Lebensraum ist etwas Essenzielles. Wenn man dem Menschen diesen vorenthält, spricht man von einer Lebensverschlechterung, oder sogar von Strafe – auch in Form von Gefängnis und Ähnlichem. Man kann also vom Umfeld sprechen, in dem sich die Menschen aufhalten und leben, aber auch von dem, was uns Naturgegeben ist. In vielerlei Hinsicht vermischen sich diese zwei Ansichten, heben sich oft komplett auf.

So ist ein Lebensraum in der Stadt kaum mehr als natürliches Umfeld zu erkennen, eher sogar als Lebensfeindlich. Denn in den Straßen wachsen keine Pflanzen, alles ist auf schnelles Vorankommen niedergebügelt und hat mit den eigentlichen Bedürfnissen des Lebens nichts mehr zu tun.

Das wirft natürlich die Frage auf: Warum wollen wir das so?


Warum ist das so

Viele (vor allem europäische) Städte haben sich über Jahrhunderte zu etwas entwickelt, das sie heute sind. Das fing mit einzelnen Häusern an, daraus entstanden Dörfer, Dörfer wuchsen mit der Zeit zusammen und irgendwann entstand daraus eine Stadt. Das kann man oft noch an den Bezirksnamen von Städten ablesen. Gehwege wurden für Pferde und Kutschen upgedated, dann wiederum für Fahrzeuge. Infrastruktur wurde geschaffen, moderne Lebensqualität und schließlich auch der öffentliche Verkehr.

Platz war und ist deshalb nach wie vor Mangelware, vor über 100 Jahren hatte man Städte (wenn überhaupt) ganz anders geplant. Heute sind Städte oft nicht mehr als Wohnhäuser, Arbeitsstätten, Handelshäuser und Unterhaltungs- & Konsumationstempel. Also wohnt man wo, man arbeitet wo, man kauft wo ein, man geht was Trinken und Essen, sowie einen Film sehen. Die meisten Menschen darin sind auch kaum in der Lage was anderes zu machen, da vieles voneinander abhängt. Das Meiste natürlich vom Job, da ohne Arbeit es weder was zu wohnen, noch Essen, Trinken und Unterhaltung gibt.

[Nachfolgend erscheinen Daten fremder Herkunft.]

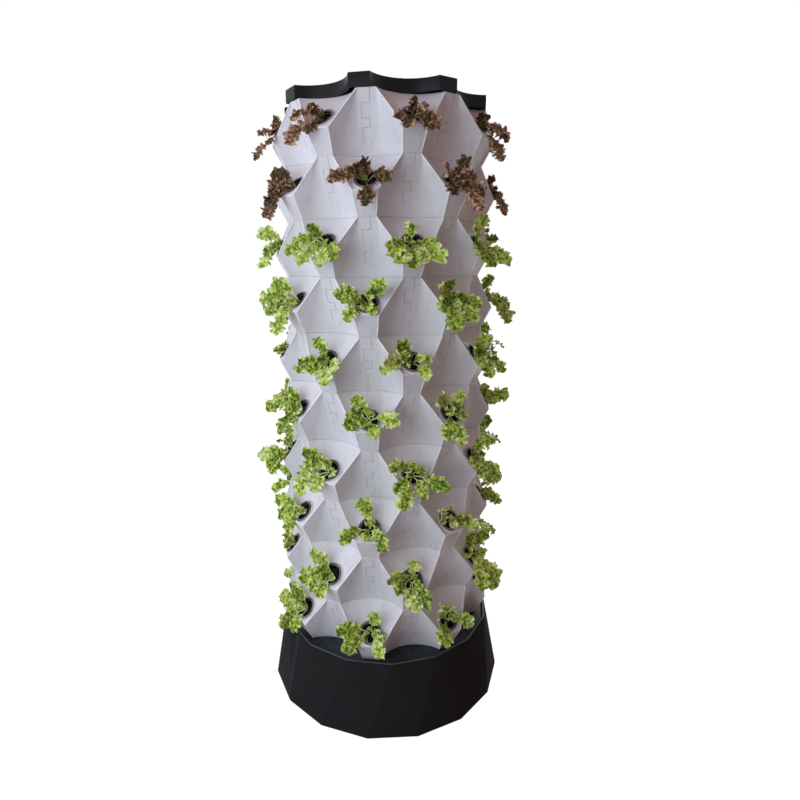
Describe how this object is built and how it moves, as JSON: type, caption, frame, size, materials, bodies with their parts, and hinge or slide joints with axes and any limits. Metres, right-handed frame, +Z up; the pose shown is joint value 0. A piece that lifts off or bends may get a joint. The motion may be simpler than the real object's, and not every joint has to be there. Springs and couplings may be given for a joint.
{
  "type": "vertical planter tower",
  "caption": "Tall hydroponic planter tower: a stack of faceted white rings with leaning pockets of lettuce under a dark cap, on a round dark water tank with a pump inside",
  "frame": {"origin": "Middle of the tank's flat underside, on the tower's axis", "axes": "+Z up the tower; -Y is direction 0, where a pocket of each even tier points; the picture is taken from about 8 degrees to the +X side of -Y"},
  "size_m": [0.7238, 0.7164, 1.6053],
  "materials": {
    "shell": "white moulded plastic, smooth, soft gloss",
    "tank": "black moulded plastic with a low sheen",
    "deck": "dark blue-black moulded plastic",
    "cap": "black moulded plastic, satin",
    "green_foliage": "yellow-green curly lettuce in a black net cup",
    "bronze_foliage": "red and bronze curly lettuce in a black net cup",
    "pipe": "pale grey extruded pipe",
    "pump": "black pump housing",
    "impeller": "natural nylon"
  },
  "bodies": {
    "tower": {"water_tank": "tank", "tank_deck": "deck", "tier_10": "shell", "tier_09": "shell", "tier_08": "shell", "tier_07": "shell", "tier_06": "shell", "tier_05": "shell", "tier_04": "shell", "tier_03": "shell", "tier_02": "shell", "tier_01": "shell", "riser_lower": "pipe", "riser_coupling": "pipe", "riser_upper": "pipe", "spreader_dish": "pipe", "pump_housing": "pump", "pump_strainer": "pump"},
    "cap": {"top_cap": "cap"},
    "impeller": {"pump_impeller": "impeller"},
    "cup_01_1": {"planted_cup_01_1": "bronze_foliage"},
    "cup_01_2": {"planted_cup_01_2": "bronze_foliage"},
    "cup_01_3": {"planted_cup_01_3": "bronze_foliage"},
    "cup_01_4": {"planted_cup_01_4": "bronze_foliage"},
    "cup_01_5": {"planted_cup_01_5": "bronze_foliage"},
    "cup_01_6": {"planted_cup_01_6": "bronze_foliage"},
    "cup_01_7": {"planted_cup_01_7": "bronze_foliage"},
    "cup_01_8": {"planted_cup_01_8": "bronze_foliage"},
    "cup_02_1": {"planted_cup_02_1": "bronze_foliage"},
    "cup_02_2": {"planted_cup_02_2": "bronze_foliage"},
    "cup_02_3": {"planted_cup_02_3": "bronze_foliage"},
    "cup_02_4": {"planted_cup_02_4": "bronze_foliage"},
    "cup_02_5": {"planted_cup_02_5": "bronze_foliage"},
    "cup_02_6": {"planted_cup_02_6": "bronze_foliage"},
    "cup_02_7": {"planted_cup_02_7": "bronze_foliage"},
    "cup_02_8": {"planted_cup_02_8": "bronze_foliage"},
    "cup_03_1": {"planted_cup_03_1": "green_foliage"},
    "cup_03_2": {"planted_cup_03_2": "green_foliage"},
    "cup_03_3": {"planted_cup_03_3": "green_foliage"},
    "cup_03_4": {"planted_cup_03_4": "green_foliage"},
    "cup_03_5": {"planted_cup_03_5": "green_foliage"},
    "cup_03_6": {"planted_cup_03_6": "green_foliage"},
    "cup_03_7": {"planted_cup_03_7": "green_foliage"},
    "cup_03_8": {"planted_cup_03_8": "green_foliage"},
    "cup_04_1": {"planted_cup_04_1": "green_foliage"},
    "cup_04_2": {"planted_cup_04_2": "green_foliage"},
    "cup_04_3": {"planted_cup_04_3": "green_foliage"},
    "cup_04_4": {"planted_cup_04_4": "green_foliage"},
    "cup_04_5": {"planted_cup_04_5": "green_foliage"},
    "cup_04_6": {"planted_cup_04_6": "green_foliage"},
    "cup_04_7": {"planted_cup_04_7": "green_foliage"},
    "cup_04_8": {"planted_cup_04_8": "green_foliage"},
    "cup_05_1": {"planted_cup_05_1": "green_foliage"},
    "cup_05_2": {"planted_cup_05_2": "green_foliage"},
    "cup_05_3": {"planted_cup_05_3": "green_foliage"},
    "cup_05_4": {"planted_cup_05_4": "green_foliage"},
    "cup_05_5": {"planted_cup_05_5": "green_foliage"},
    "cup_05_6": {"planted_cup_05_6": "green_foliage"},
    "cup_05_7": {"planted_cup_05_7": "green_foliage"},
    "cup_05_8": {"planted_cup_05_8": "green_foliage"}
  },
  "joints": [
    {"name": "cap_lift", "type": "slide", "parent": "tower", "child": "cap", "axis": [0, 0, 1], "range_m": [0, 0.1]},
    {"name": "cup_01_1_lift", "type": "slide", "parent": "tower", "child": "cup_01_1", "axis": [0.2844, -0.6867, 0.669], "range_m": [0, 0.075]},
    {"name": "cup_01_2_lift", "type": "slide", "parent": "tower", "child": "cup_01_2", "axis": [0.6867, -0.2844, 0.669], "range_m": [0, 0.075]},
    {"name": "cup_01_3_lift", "type": "slide", "parent": "tower", "child": "cup_01_3", "axis": [0.6867, 0.2844, 0.669], "range_m": [0, 0.075]},
    {"name": "cup_01_4_lift", "type": "slide", "parent": "tower", "child": "cup_01_4", "axis": [0.2844, 0.6867, 0.669], "range_m": [0, 0.075]},
    {"name": "cup_01_5_lift", "type": "slide", "parent": "tower", "child": "cup_01_5", "axis": [-0.2844, 0.6867, 0.669], "range_m": [0, 0.075]},
    {"name": "cup_01_6_lift", "type": "slide", "parent": "tower", "child": "cup_01_6", "axis": [-0.6867, 0.2844, 0.669], "range_m": [0, 0.075]},
    {"name": "cup_01_7_lift", "type": "slide", "parent": "tower", "child": "cup_01_7", "axis": [-0.6867, -0.2844, 0.669], "range_m": [0, 0.075]},
    {"name": "cup_01_8_lift", "type": "slide", "parent": "tower", "child": "cup_01_8", "axis": [-0.2844, -0.6867, 0.669], "range_m": [0, 0.075]},
    {"name": "cup_02_1_lift", "type": "slide", "parent": "tower", "child": "cup_02_1", "axis": [0, -0.7433, 0.669], "range_m": [0, 0.075]},
    {"name": "cup_02_2_lift", "type": "slide", "parent": "tower", "child": "cup_02_2", "axis": [0.5256, -0.5256, 0.669], "range_m": [0, 0.075]},
    {"name": "cup_02_3_lift", "type": "slide", "parent": "tower", "child": "cup_02_3", "axis": [0.7433, 0, 0.669], "range_m": [0, 0.075]},
    {"name": "cup_02_4_lift", "type": "slide", "parent": "tower", "child": "cup_02_4", "axis": [0.5256, 0.5256, 0.669], "range_m": [0, 0.075]},
    {"name": "cup_02_5_lift", "type": "slide", "parent": "tower", "child": "cup_02_5", "axis": [0, 0.7433, 0.669], "range_m": [0, 0.075]},
    {"name": "cup_02_6_lift", "type": "slide", "parent": "tower", "child": "cup_02_6", "axis": [-0.5256, 0.5256, 0.669], "range_m": [0, 0.075]},
    {"name": "cup_02_7_lift", "type": "slide", "parent": "tower", "child": "cup_02_7", "axis": [-0.7433, 0, 0.669], "range_m": [0, 0.075]},
    {"name": "cup_02_8_lift", "type": "slide", "parent": "tower", "child": "cup_02_8", "axis": [-0.5256, -0.5256, 0.669], "range_m": [0, 0.075]},
    {"name": "cup_03_1_lift", "type": "slide", "parent": "tower", "child": "cup_03_1", "axis": [0.2844, -0.6867, 0.669], "range_m": [0, 0.075]},
    {"name": "cup_03_2_lift", "type": "slide", "parent": "tower", "child": "cup_03_2", "axis": [0.6867, -0.2844, 0.669], "range_m": [0, 0.075]},
    {"name": "cup_03_3_lift", "type": "slide", "parent": "tower", "child": "cup_03_3", "axis": [0.6867, 0.2844, 0.669], "range_m": [0, 0.075]},
    {"name": "cup_03_4_lift", "type": "slide", "parent": "tower", "child": "cup_03_4", "axis": [0.2844, 0.6867, 0.669], "range_m": [0, 0.075]},
    {"name": "cup_03_5_lift", "type": "slide", "parent": "tower", "child": "cup_03_5", "axis": [-0.2844, 0.6867, 0.669], "range_m": [0, 0.075]},
    {"name": "cup_03_6_lift", "type": "slide", "parent": "tower", "child": "cup_03_6", "axis": [-0.6867, 0.2844, 0.669], "range_m": [0, 0.075]},
    {"name": "cup_03_7_lift", "type": "slide", "parent": "tower", "child": "cup_03_7", "axis": [-0.6867, -0.2844, 0.669], "range_m": [0, 0.075]},
    {"name": "cup_03_8_lift", "type": "slide", "parent": "tower", "child": "cup_03_8", "axis": [-0.2844, -0.6867, 0.669], "range_m": [0, 0.075]},
    {"name": "cup_04_1_lift", "type": "slide", "parent": "tower", "child": "cup_04_1", "axis": [0, -0.7433, 0.669], "range_m": [0, 0.075]},
    {"name": "cup_04_2_lift", "type": "slide", "parent": "tower", "child": "cup_04_2", "axis": [0.5256, -0.5256, 0.669], "range_m": [0, 0.075]},
    {"name": "cup_04_3_lift", "type": "slide", "parent": "tower", "child": "cup_04_3", "axis": [0.7433, 0, 0.669], "range_m": [0, 0.075]},
    {"name": "cup_04_4_lift", "type": "slide", "parent": "tower", "child": "cup_04_4", "axis": [0.5256, 0.5256, 0.669], "range_m": [0, 0.075]},
    {"name": "cup_04_5_lift", "type": "slide", "parent": "tower", "child": "cup_04_5", "axis": [0, 0.7433, 0.669], "range_m": [0, 0.075]},
    {"name": "cup_04_6_lift", "type": "slide", "parent": "tower", "child": "cup_04_6", "axis": [-0.5256, 0.5256, 0.669], "range_m": [0, 0.075]},
    {"name": "cup_04_7_lift", "type": "slide", "parent": "tower", "child": "cup_04_7", "axis": [-0.7433, 0, 0.669], "range_m": [0, 0.075]},
    {"name": "cup_04_8_lift", "type": "slide", "parent": "tower", "child": "cup_04_8", "axis": [-0.5256, -0.5256, 0.669], "range_m": [0, 0.075]},
    {"name": "cup_05_1_lift", "type": "slide", "parent": "tower", "child": "cup_05_1", "axis": [0.2844, -0.6867, 0.669], "range_m": [0, 0.075]},
    {"name": "cup_05_2_lift", "type": "slide", "parent": "tower", "child": "cup_05_2", "axis": [0.6867, -0.2844, 0.669], "range_m": [0, 0.075]},
    {"name": "cup_05_3_lift", "type": "slide", "parent": "tower", "child": "cup_05_3", "axis": [0.6867, 0.2844, 0.669], "range_m": [0, 0.075]},
    {"name": "cup_05_4_lift", "type": "slide", "parent": "tower", "child": "cup_05_4", "axis": [0.2844, 0.6867, 0.669], "range_m": [0, 0.075]},
    {"name": "cup_05_5_lift", "type": "slide", "parent": "tower", "child": "cup_05_5", "axis": [-0.2844, 0.6867, 0.669], "range_m": [0, 0.075]},
    {"name": "cup_05_6_lift", "type": "slide", "parent": "tower", "child": "cup_05_6", "axis": [-0.6867, 0.2844, 0.669], "range_m": [0, 0.075]},
    {"name": "cup_05_7_lift", "type": "slide", "parent": "tower", "child": "cup_05_7", "axis": [-0.6867, -0.2844, 0.669], "range_m": [0, 0.075]},
    {"name": "cup_05_8_lift", "type": "slide", "parent": "tower", "child": "cup_05_8", "axis": [-0.2844, -0.6867, 0.669], "range_m": [0, 0.075]},
    {"name": "impeller_spin", "type": "hinge", "parent": "tower", "child": "impeller", "pos_m": [0, -0.027, 0.0393], "axis": [0, -1, 0], "continuous": true}
  ]
}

Vielen Menschen ist wohl deshalb das eigene Heim so wichtig, da man hier tun und lassen kann, was man will. Sowie kann man alles einrichten und gestalten, wie es einem gefällt. So etwas wie ein öffentlicher Lebensraum war lange Zeit regelrecht unwichtig, manchen ist das Grün der Natur gänzlich abhanden gekommen. Dieser Trend stoppt aber, da sich viele der neuen Generationen wieder mehr vor die Wohnung trauen, sich in Parks setzten und den Alltag nicht nur vor dem Fernseher verbringen.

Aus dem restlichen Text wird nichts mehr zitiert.